You have to keep the pumps going, which means manning and being set for a siege, including fireshelter and fire fighting equipment to cope with any problems.
It takes some doing and gear, which may not be available. Some fire services may keep stocks of gear on hand for that.
It's got to be fire-fighting gear, though. You can do it with 'garden' stuff' in a pich, but the hoses must be protected, and it's dodgy if your gear can melt (plastic consumer crap) and not recommended unless it's last resort, and you must have secure pumps and secure power.
But, if you have any doubts, can't make the minimum equipment list; run, and run early. Do not wait or half-ass it. That's a force of nature that won't stop or slow down until it wants to. You can always buy new stuff, you cannot buy another life.
Good luck, mate. I'll petition Lono for clemency, but that's not worth much. Fire-gods are notoriously fickle.
 
Living on a former Dairy Farm on the Southern Coast has big benefits including acres of cleared land, few trees within 500+ metres of the house and three springs.
Power is not a problem, we have a community funded wind turbine servicing our location, enough solar to keep going for a lengthy period and a battery 'farm' to store considerable power.
And if it all goes down the crapper two forty foot buried containers are a pretty decent last resort.
The Flinders - Cape Schank zone is not known to be fire prone but 99% of those of us who live there take our fire plans very seriously.
:encouragement:


 
Yer apples then, mate. Having a cleared glacis helps enormously, though the radiant heat from a big burn will flash over stuff at an impressive distance from the flame front, and it won't help if it's as dry as a nun's nasty. That's where a sprinkler set makes the save.
Just don't come a gusty. If in doubt, pull the handle and bail out.
 
And if it all goes down the crapper two forty foot buried containers are a pretty decent last resort.
For saving inanimate objects, yes.
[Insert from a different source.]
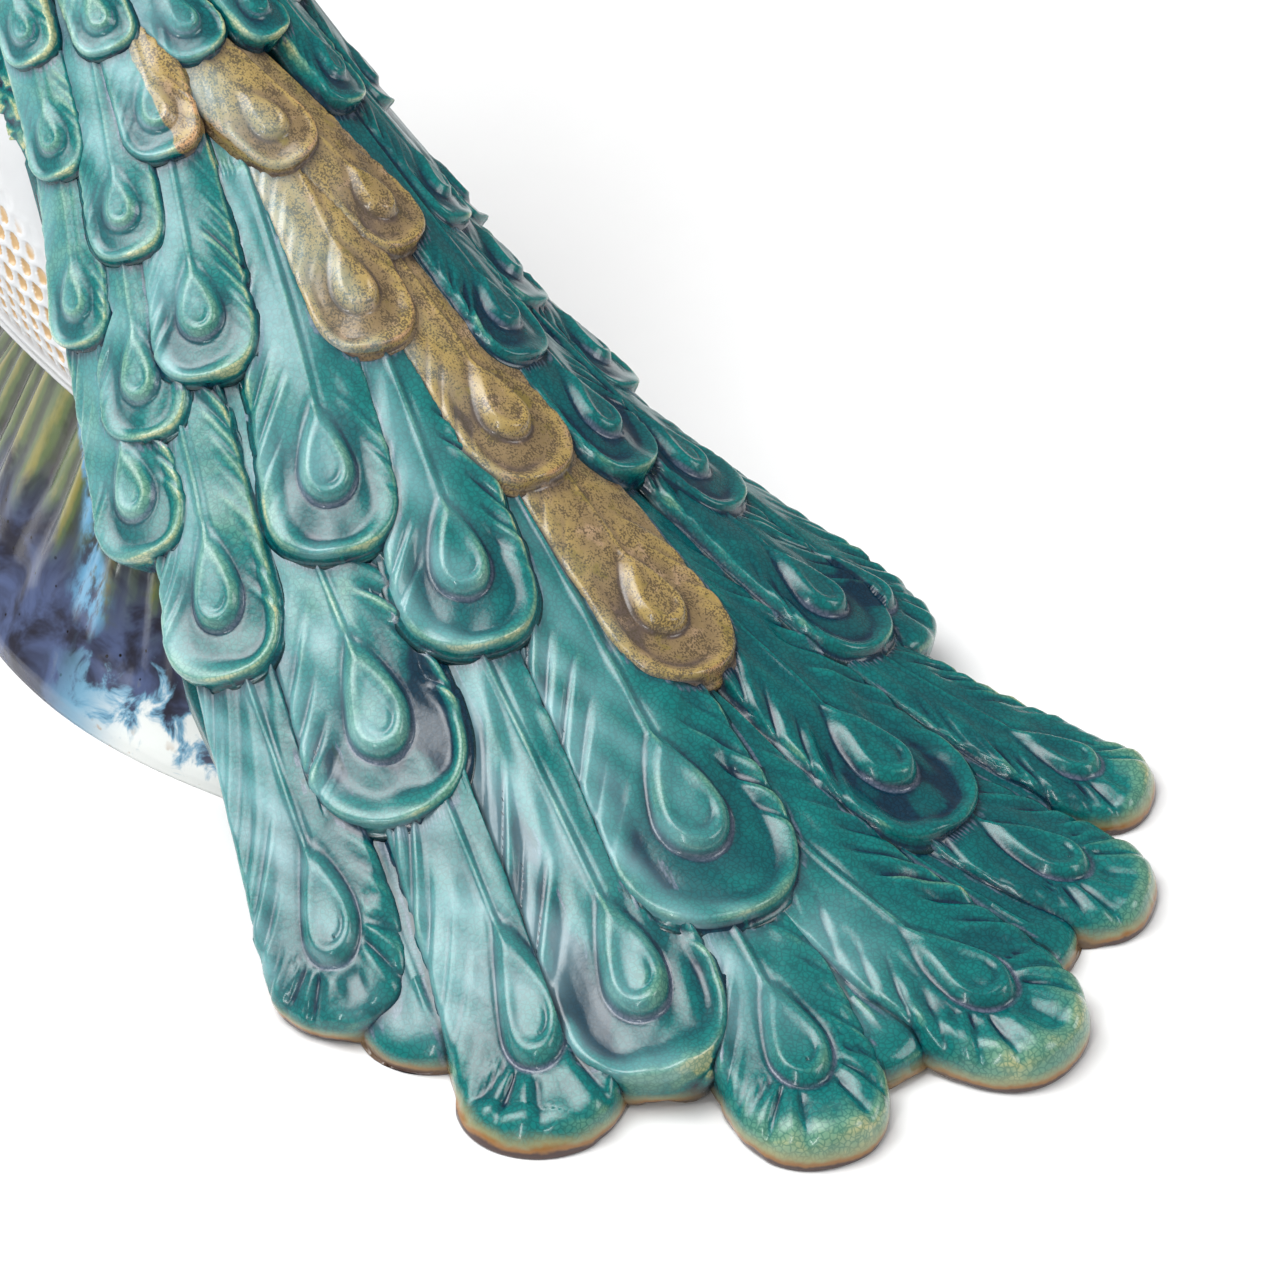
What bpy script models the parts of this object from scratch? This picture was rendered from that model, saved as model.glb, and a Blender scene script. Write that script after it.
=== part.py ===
"""A peacock of glazed stoneware on a ribbed rock, its train draped down behind it to the ground.

The figurine is fired in one piece, so it is one solid: the rock, the bird and some fifty train
feathers are modelled as closed forms and joined. +X runs from the breast to the tips of the
train, +Z is up, and the origin is in the middle of the underside, which lies on z = 0.
"""
from math import cos, pi, radians, sin

import bmesh
import bpy
from mathutils import Vector

# The train is a draped sheet. Its place t runs from 0 at the rump to 1 at the end of the fan,
# and its place s from -1 at the edge on the -Y side to 1 at the edge on the +Y side.
TRAIN_LENGTH = 0.386
RUMP_X = -0.1
BODY_Y = -0.018
TAIL_DRIFT = 0.026
RUMP_HALF_WIDTH = 0.072
FAN_SPREAD = 0.063
EDGE_SWEEP = 0.11
CREST_RISE = 0.194
CREST_END = 0.01
EDGE_RISE = 0.118
EDGE_END = 0.004

# A feather is a thick blade with a round end: its root dives under the row above it. Its length
# is a share of the train's that grows with its place down the train, and the smallest rows have
# no raised eye.
FEATHER_BASE = 0.117
FEATHER_GAIN = 0.18
FEATHER_RISE = 0.0035
FEATHER_DIP = 0.0045
FEATHER_DEPTH = 0.0095
RACHIS_RISE = 0.0016
EYE_RISE = 0.0022
EYE_BACK = 1.2
EYE_HALF_WIDTH = 0.36
SMALL_FEATHER = 0.033
EYED_ROWS = 8

# The sheet under the feathers lies this far below their mean face, and its hem this far more.
SHEET_DEPTH = 0.006
HEM_DEPTH = 0.013
BELLY_END = 0.2
BELLY_FLOOR = 0.02

# The body, its neck, its head and the legs.
BODY_HALF_WIDTH = 0.06
BREAST_REACH = 0.14
HEAD_RADIUS = 0.0185
BEAK_LENGTH = 0.024
BEAK_DROP = 0.005
HEAD_TURN = radians(14)
CREST_HEIGHT = 0.03
CREST_PLUMES = 5
CREST_SPREAD = radians(76)
CREST_THICKNESS = 0.007
LEG_HEIGHT = 0.102
LEG_RADIUS = 0.0065
LEG_SPREAD = 0.036
HIP_REACH = 0.052
TOE_LENGTH = 0.03
TOE_ANGLES = (-0.62, 0.04, 0.66)

# The wings lie against the flanks, each with two long flight feathers along its lower edge.
WING_LENGTH = 0.2
WING_HALF_BREADTH = 0.041
WING_THICKNESS = 0.016
WING_STAND_OFF = 0.063
WING_FALL = 0.09
WING_DROOP = radians(19)
WING_TUCK = 0.016
WING_EDGE_TUCK = 0.004
SHOULDER_REACH = 0.118
SHOULDER_DROP = 0.032
FLIGHT_FEATHERS = 2
FLIGHT_PROUD = 0.0022
FLIGHT_DEPTH = 0.0085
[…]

For living creatures, including humans, no.
Fires, especially very large ones, suck the oxygen out of the air. If you can't seal the containers airtight, at least, you have got problems. Or you need a good oxygen/air supply to last until the fire goes by. And that includes sealing the containers airtight, so that the fire doesn't create a vacuum inside. How fast it moves is a highly variable...variable, I guess you'd say, so the time you'd need to supply air for might be a few seconds, or it might be a lot longer.
Bear in mind as well, the human body doesn't react well to vacuums at all. It doesn't take a very great drop in pressure, really, to drop the boiling point of water, which we are largely composed of, to well below 98.6° F. So again, an airtight capability on the containers is critical to maintain the air pressure surrounding the bodies within, or that's all they'll be, is bodies. Just supplying oxygen to masks might not be adequate to the task of keeping you alive. :pop4:
I guess pressure suits, with integral air supplies, to wear in the containers, would do the job, as well...
A little expensive, but a possibility. Early aviators used hard-hat diving suits during early high-altitude tests, IIRC. Always a possibility, if you can find one you can afford, I guess.
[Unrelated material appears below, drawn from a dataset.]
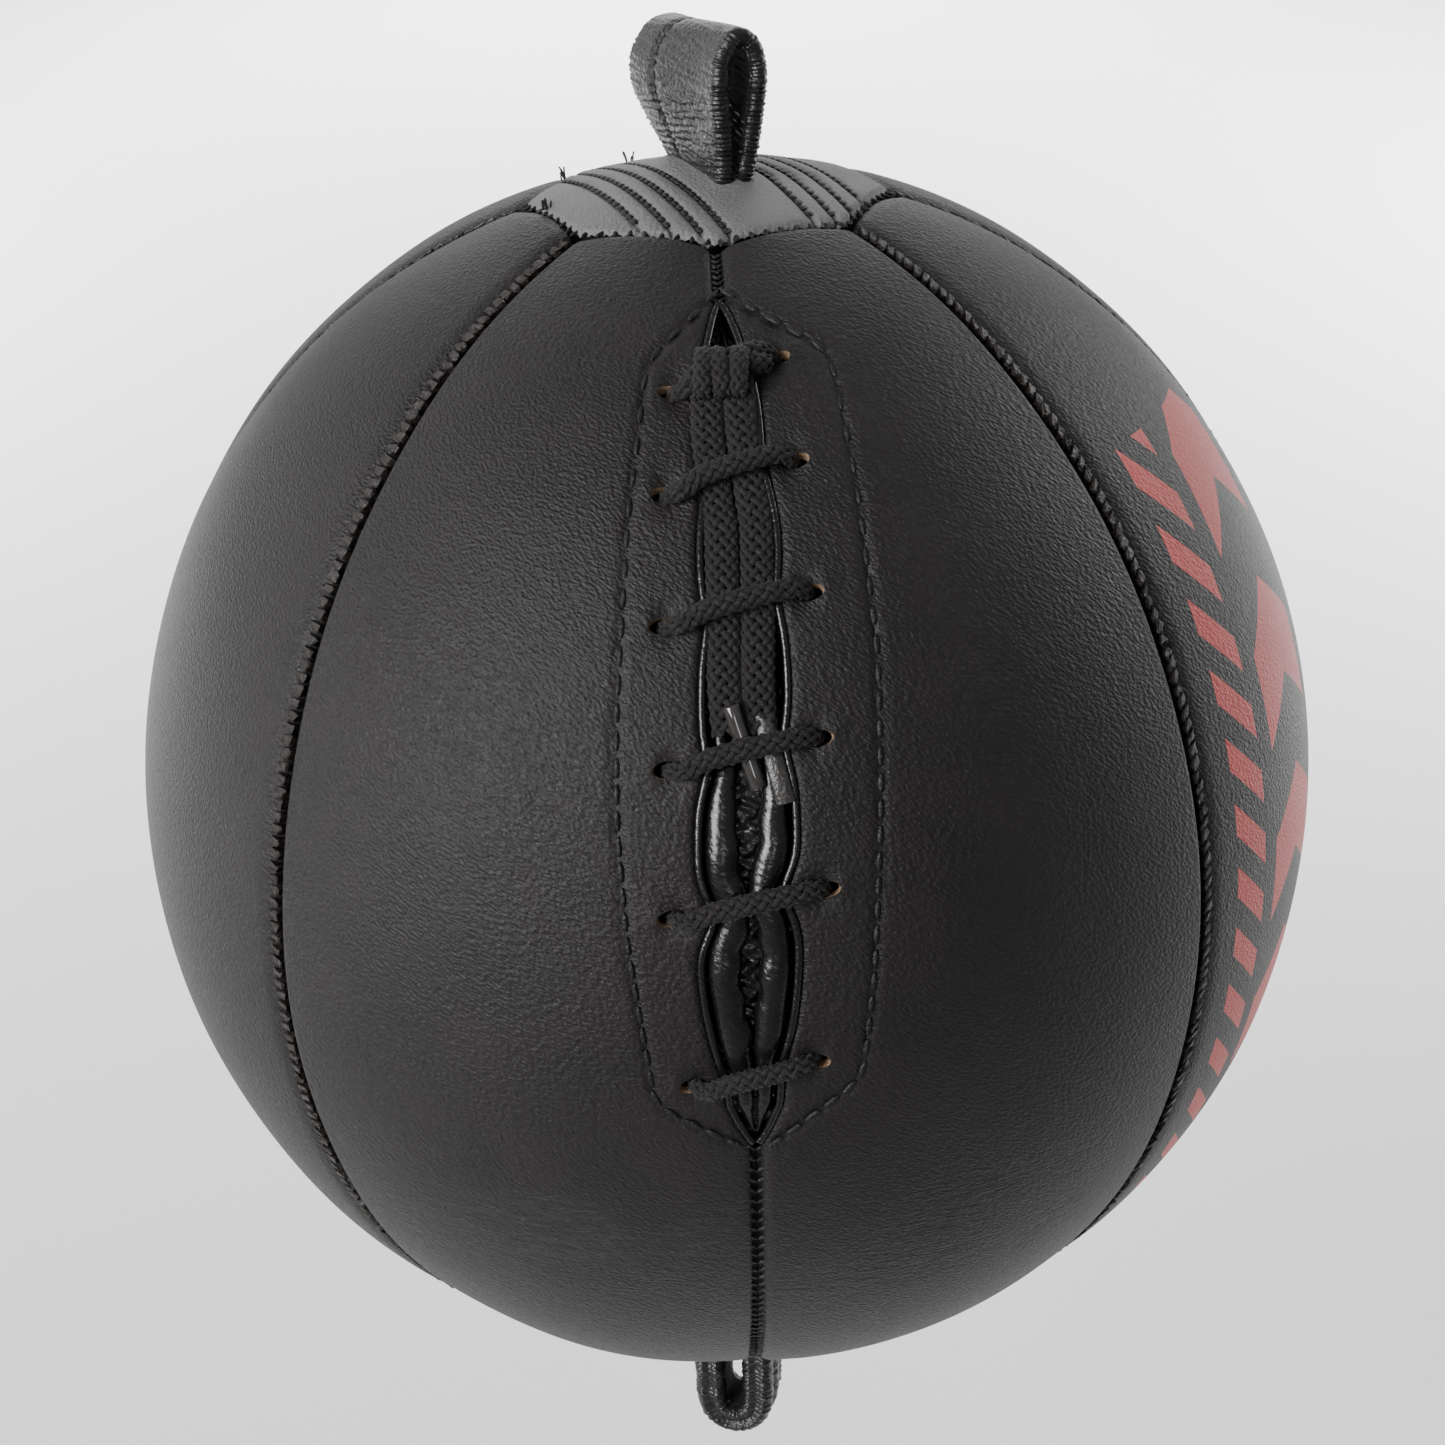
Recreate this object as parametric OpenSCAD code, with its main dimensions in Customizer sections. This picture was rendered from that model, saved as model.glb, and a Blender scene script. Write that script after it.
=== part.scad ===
// Laced leather double-end ball: eight sewn panels round an air bladder, a laced opening,
// and a leather strap loop at each pole. Millimetres, +Z up through the top loop, lacing at -Y.

/* [Ball] */
// Width across the leather at the equator
ball_d = 250; // [220:1:280]
// Height from pole to pole over the width
ball_ratio = 1.048; // [1.0:0.004:1.08]
// Thickness of the panel leather
leather_t = 2.2; // [1.8:0.1:2.2]
// Thickness of the cloth lining behind each panel
lining_t = 1.0; // [0.6:0.1:1.0]
// Width of the groove between two panels
seam_gap = 1.6; // [1.4:0.1:2.2]

/* [Pole caps] */
// Distance from the pole to a corner of the eight-sided cap
cap_r = 36.6; // [34:0.2:38]
// Height of the padded cap above the panels
cap_rise = 1.2; // [0.6:0.1:1.6]
// Distance from the strap's middle to the first quilting row
quilt_first = 9; // [8:0.5:10]
// Distance between quilting rows
quilt_pitch = 4.7; // [4:0.1:5]

/* [Top loop] */
// Turn of the loop's tunnel from the lacing, about Z
top_turn = 20; // [0:1:40]
// Width of the strap
top_strap_w = 28; // [24:1:30]
// Thickness of the folded strap
top_strap_t = 2.4; // [2:0.1:2.6]
// Outer radius of the loop's bend
top_bend_r = 6.8; // [5.5:0.1:8]
// Height of the loop's top above the ball's centre
top_reach = 160.5; // [156:0.5:166]

/* [Bottom loop] */
// Turn of the loop's tunnel from the lacing, about Z
bottom_turn = -15; // [-30:1:0]
// Width of the rolled strap
bottom_strap_w = 16; // [14:1:20]
// Thickness of the rolled strap
bottom_strap_t = 7.2; // [6:0.1:7.4]
// Outer radius of the loop's bend
bottom_bend_r = 10; // [9.6:0.1:11]
// Depth of the loop's lowest point below the ball's centre
bottom_reach = 176.5; // [170:0.5:180]

/* [Lacing] */
// Height of the opening's upper end above the ball's centre
slit_top = 118.5; // [116:0.5:119]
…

Better to run, IMO. Far, far away...:running:

Good idea, though. Some small creatures survive fast moving grass fires in burrows, so the same principle might apply.
Good luck to you, no matter what you choose to do!
Pat☺
 
And now Southern and Southern Eastern Australia is being hit.
Temperatures have reached high to mid 40 degrees C, with Wednesday the 7th being the hottest day on record for the entire Continent!

And just an FYI, we sunk the containers under 2 metres of earth in the middle of a 10 Hectare cleared paddock.
:encouragement:
 
Nephew in Balmoral is ****ting it. They evacuated with stock last week, and are hoping the Wattle Creek fire will go down behind their place. 3 neighbouring houses gone so far. Fingers crossed.